In April, 1993, the building was purchased by Dali Dale Inc., whose principal was Dale Lohrer, according to Bobb. Within six months, the building had been sold for $1 to Dora Ali, the wife of Sayed Ali, a Las Vegas resident.
On Jan. 10, Dali Dale Inc., now controlled by Dora Ali, filed for bankruptcy and shortly thereafter turned over control of the firm to William Gilstrap. “We don’t think any money changed hands in this transaction,” Bobb said.
Ali’s attorney, John Eardley, declined to comment Monday on the ownership issue. Attorneys for the others involved in the transactions were unavailable for comment.
According to Bobb, Gilstrap was identified as a possible suspect in an arson fire at the Ferraro Hotel that burned down in 1988. That Westlake hotel was owned at the time by Sayed Ali. The hotel property was later redeveloped as a strip mall.

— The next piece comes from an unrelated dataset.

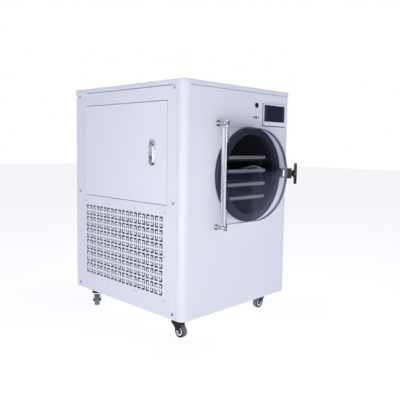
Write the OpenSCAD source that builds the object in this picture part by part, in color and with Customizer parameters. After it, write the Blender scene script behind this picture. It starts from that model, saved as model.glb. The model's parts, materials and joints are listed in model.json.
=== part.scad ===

On April 14, Gilstrap transferred title of the Californian Hotel to Josefa Lerner and Gregorio Groisman. Groisman is believed to be living in Brazil now, Bobb said.
The city attorney’s office has filed its complaint against Groisman, Gilstrap, Lerner, the Alis and Dali Dale Inc.
Lerner has told the city attorney that she was unaware that the property was deeded over to her, and the Alis say that when the slum housing violations occurred in May the property was actually controlled by Highland Federal Bank.
Both Groisman and Gilstrap are named in arrest warrants for failing to appear at any of the court hearings, Bobb said.
He said part of the inspection problem could be solved with additional resources. “If we had enough inspectors,” he said, “we could stop slums before they happen.”
Because of attrition, hiring freezes and budget cuts, there has been a 70% decrease in the number of fire prevention inspections since 1978, a city audit found last year. The City Council has proposed a $3-million measure to add 54 building and safety inspectors.
There are about 70,000 to 100,000 homeless people in Los Angeles County. But there are only about 2,500 beds in private Skid Row shelters and 1,250 contracted through the Los Angeles Services Authority, a newly formed city-county agency that provides shelter.